***** Data excerpt *****

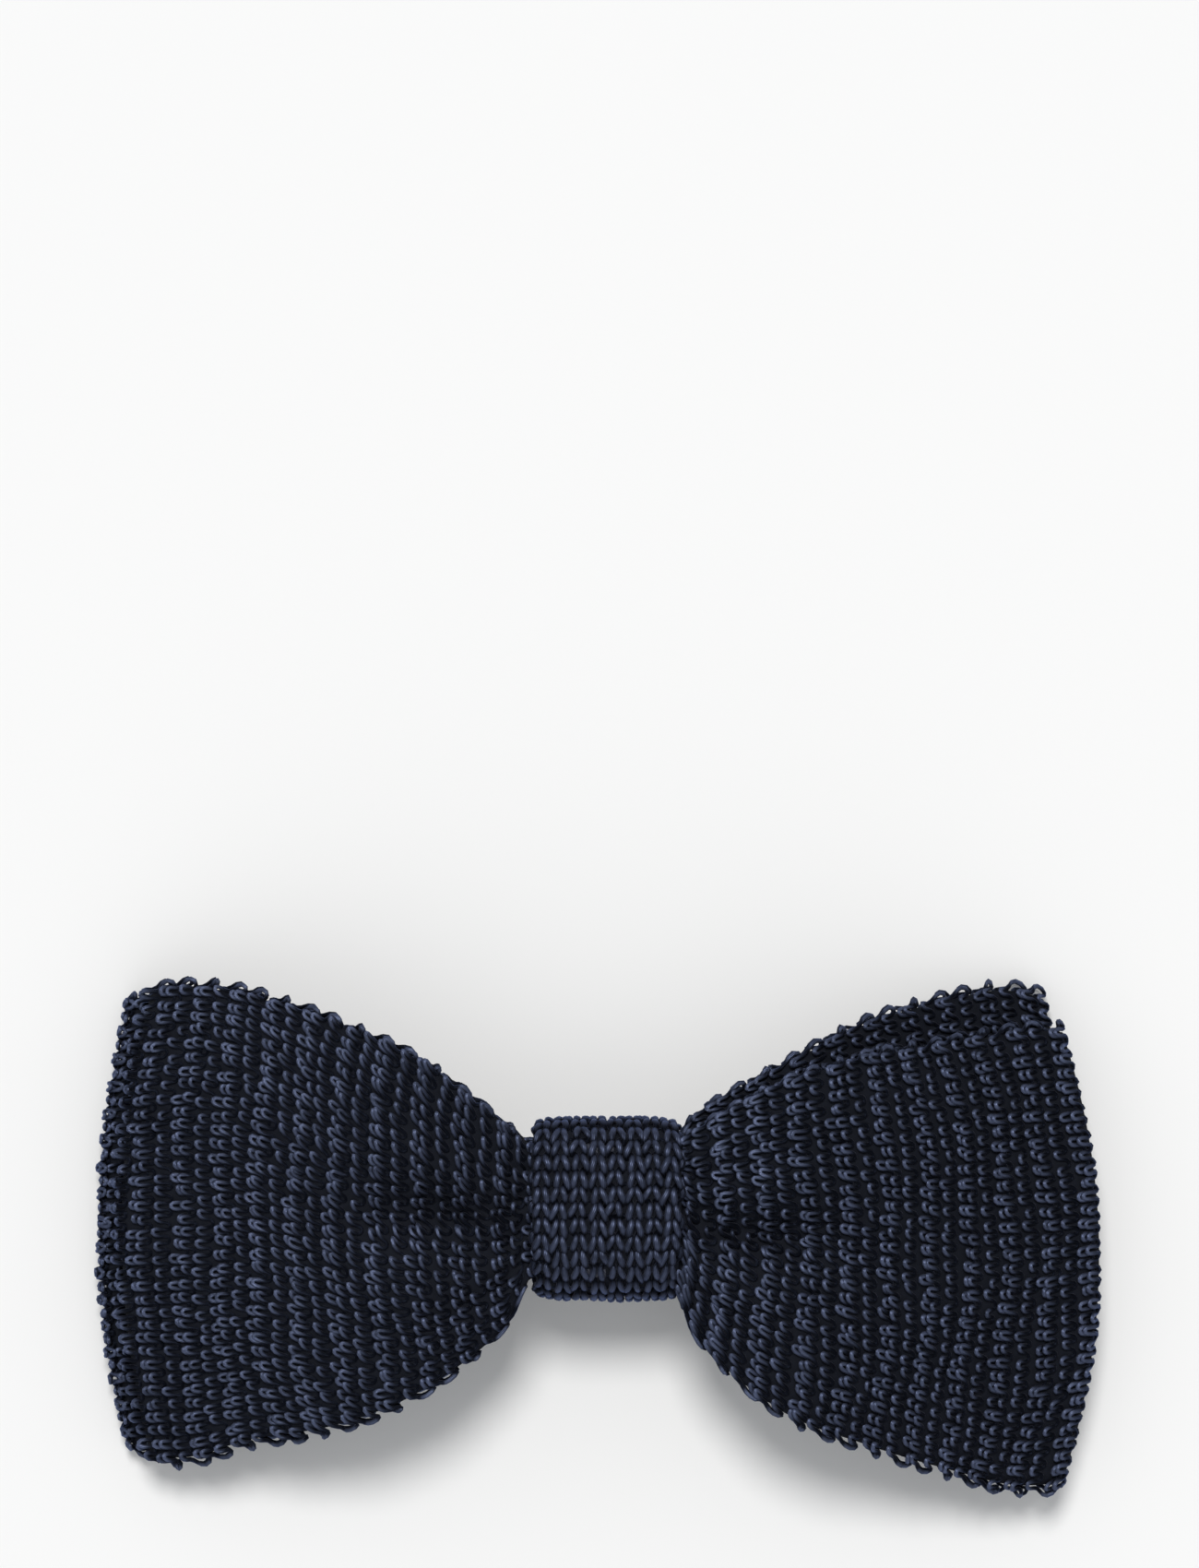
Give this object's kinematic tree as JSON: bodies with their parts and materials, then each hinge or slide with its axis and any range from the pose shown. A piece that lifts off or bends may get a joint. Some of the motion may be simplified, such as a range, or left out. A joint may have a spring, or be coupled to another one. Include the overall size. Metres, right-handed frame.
{
  "type": "bow tie",
  "caption": "Pre-tied knitted bow tie: stacked folded knit loops pinched by a knit knot band, with a sprung jaw clip behind the knot.",
  "frame": {"origin": "on the floor, under the middle of the bow as it lies on its back", "axes": "+X wing to wing, towards the wearer's left wing as seen from the front; +Y up the bow; +Z out of the bow's front"},
  "size_m": [0.115, 0.0606, 0.0212],
  "materials": {
    "knit_yarn": "glossy multi-filament yarn, chunky cross-tuck knit",
    "knot_yarn": "the same yarn, finer knit",
    "interlining": "matt non-woven",
    "thread": "polyester sewing thread",
    "clip_steel": "nickel-plated stamping",
    "spring_steel": "plain spring wire"
  },
  "bodies": {
    "bow": {"front_bow": "knit_yarn", "rear_bow": "knit_yarn", "front_interlining": "interlining", "rear_interlining": "interlining", "knot_band": "knot_yarn", "gather_thread": "thread", "knot_seam": "thread", "clip_base": "clip_steel", "hinge_pin_left": "clip_steel", "hinge_pin_right": "clip_steel", "spring_left": "spring_steel", "spring_right": "spring_steel", "clip_stitches": "thread"},
    "left_jaw": {"clip_jaw_left": "clip_steel"},
    "right_jaw": {"clip_jaw_right": "clip_steel"}
  },
  "joints": [
    {"name": "left_jaw_hinge", "type": "hinge", "parent": "bow", "child": "left_jaw", "pos_m": [-0.009, 0.0025, 0.0052], "axis": [0, -1, 0], "range_deg": [0, 22], "stiffness_Nm_per_rad": 0.006, "springref_deg": -14.32, "deforming": ["spring_left"]},
    {"name": "right_jaw_hinge", "type": "hinge", "parent": "bow", "child": "right_jaw", "pos_m": [0.009, 0.0025, 0.0052], "axis": [0, 1, 0], "range_deg": [0, 22], "stiffness_Nm_per_rad": 0.006, "springref_deg": -14.32, "deforming": ["spring_right"]}
  ]
}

*****

## What the task requires
Copy each line above that contains the word "with".

## Result
Give this object's kinematic tree as JSON: bodies with their parts and materials, then each hinge or slide with its axis and any range from the pose shown. A piece that lifts off or bends may get a joint. Some of the motion may be simplified, such as a range, or left out. A joint may have a spring, or be coupled to another one. Include the overall size. Metres, right-handed frame.
  "caption": "Pre-tied knitted bow tie: stacked folded knit loops pinched by a knit knot band, with a sprung jaw clip behind the knot.",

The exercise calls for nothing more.